In early October, nine border guards were killed in Rakhine State, the epicenter of violence. In retaliation, the army launched a counter-insurgency campaign, killing, raping, and maiming Rohingya across Rakhine State.
The UN report has identified arson as a major cause of death. Testimonies collected from villages convey horrifying reports of women and children burned alive in their homes by soldiers. Numerous people claim the army deliberately set fire to homes, and, in some particularly tragic cases, set fire to buildings and then pushed people into them. Eyewitnesses report several separate instances where both non-Rohingya villagers and the army locked several families of Rohingya Muslims into buildings and set fire to them.
One eyewitness said, "The army set fire to my house, burning my elderly mother-in-law and a sister-in-law, who was mentally disabled, alive. We were unable to carry them with us, when the military attacked the village." Another told UN officials, "The military dragged my grandmother and grandfather out of their house. First they were severely beaten, then tied to a tree. The military then put dried grass, woods around them and set them on fire."
"Refugee accounts paint a horrific picture of an army that is out of control and rampaging through Rohingya villages. The Burmese government says its crackdown is in response to a security threat, but what security advantage could possibly be gained by raping and killing women and children?" said Brad Adams, the Asia director of Human Rights Watch.
When international pressure reached a climax in December of last year, Myanmar's government relented and said they would look into claims of abuses.
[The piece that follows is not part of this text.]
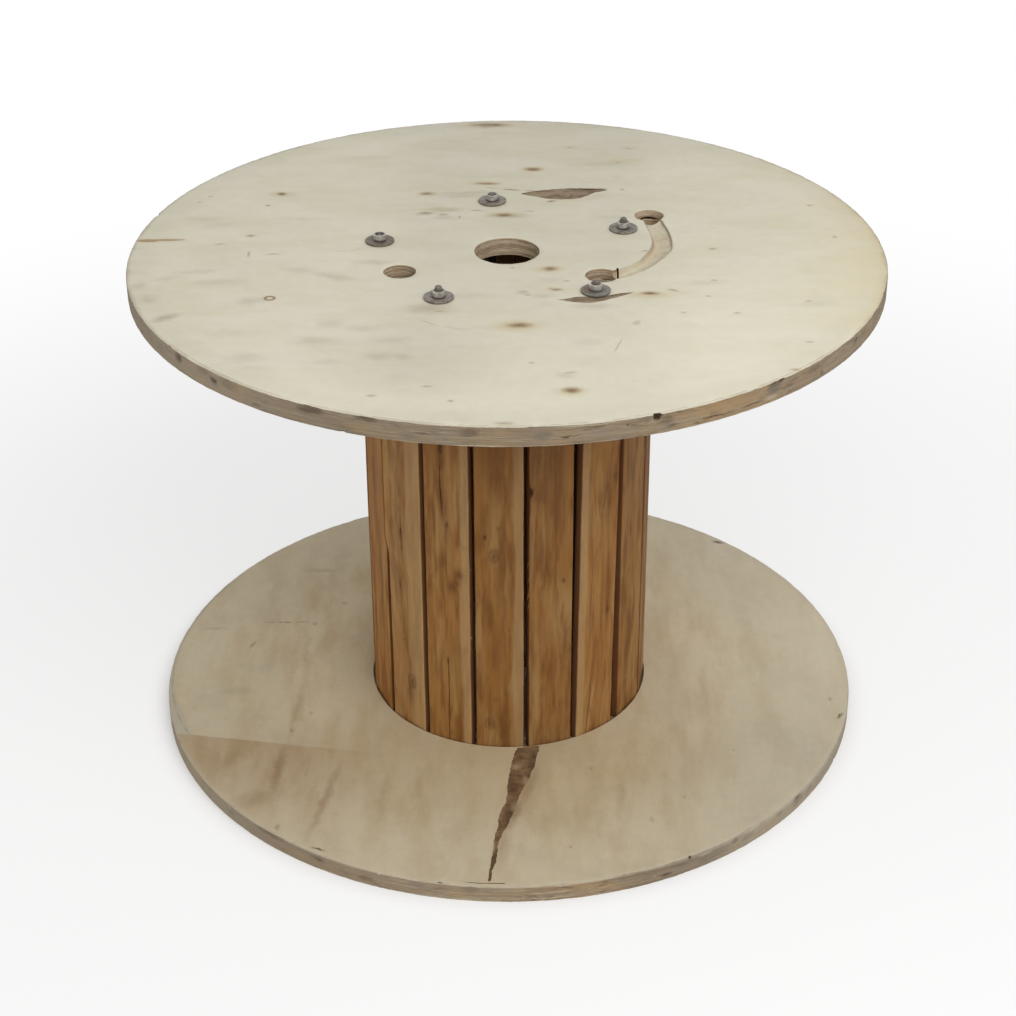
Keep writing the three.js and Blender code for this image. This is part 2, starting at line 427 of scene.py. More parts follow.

The government—led by Nobel Peace Prize laureate Aung San Suu Kyi—set up an office run by the vice president to investigate crimes against the minority, and they found "insufficient evidence" of rape. In response, humanitarian organizations such as Human Rights Watch have slammed the investigation as "methodologically flawed." The government also claims allegations are made up.
The testimony collected by UN officials tells a different story. "After entering our house, the army apprehended us. They pushed my mother on the ground. They removed her clothes, and four officers raped her," said one 11-year-old Rohingya girl. "They also slaughtered my father, a prayer leader, just before raping my mother. After a few minutes, they burnt the house with a rocket, with my mother inside. All this happened before my eyes."
They removed all my clothes and all my mother's clothes and kicked us with their boots.
Many Rohingya are afraid to return to Myanmar, and those who have been able to flee the brutal crackdown are now stuck in Bangladesh, a country that cannot afford to support them because of its own development issues and food shortages.
It's not just the army who hate the Rohingya. Buddhist monks are regularly seen protesting against the minority group and recently protested against the arrival of a ship filled with aid from Malaysia. Ye Myint Aung, the Burmese envoy in Hong Kong tried his best to make the rest of the world feel as he did about the Rohingya people. "They are as ugly as ogres," he said. They do not have the "fair and soft skin" like other people in Myanmar, he added.
Is a whole ethnic group really being persecuted because of the texture of their skin? An expert on the Rohingya, who requested anonymity as they still travel frequently to Myanmar, explains that there is more to the conflict than just Muslim versus Buddhist. "Essentially, it boils down to money and privileges. In Burma, an ethnic minority is given privileges by the government, and the Buddhists, who are very poor in Rakhine State, do not want the Rohingya to receive these privileges. They fight against their existence and to eliminate them."
Rape is particularly widespread in Rakhine State. Fifty-two percent of the 101 women interviewed said they had survived being raped. Survivors say they were raped by the police and other villagers, as well as the army. The UN report suggests women are raped as punishment and for interrogation purposes. "The one who raped me asked me where my husband was. I said, 'I do not know, my house burned.' He said, 'Tell the truth and we will release you. Then he beat me and raped me," said one 22- year-old woman.
One gang rape victim was reportedly as young as 11, and there are reports of pre-adolescent children being targeted by soldiers. The military found one 11 year old and her mother alone in the house, and then the soldiers locked the mother outside and gang raped the child. "The next time the military came, there were eight to 10 of them, they were asking where my father and sisters were," the child told UN officials. "They were also saying that they were searching for people from Bangladesh. They removed all my clothes and all my mother's clothes and kicked us with their boots."
The soldiers left, she said, but returned the next day. "This time there were seven of them. They dragged my mother outside the house and locked themselves in the room with me. I do not know if they all abused me, I lost consciousness at some point. My mother woke me up with water. I was bleeding a lot."
The fate of the Rohingya hangs in fine balance. This week, after facing more international pressure, the government said they would look into the situation. The army have pulled out, leaving the police force in charge. But with young women and eyewitnesses claiming the police also took part in these crimes, it is possible there will be no respite for this group of persecuted people.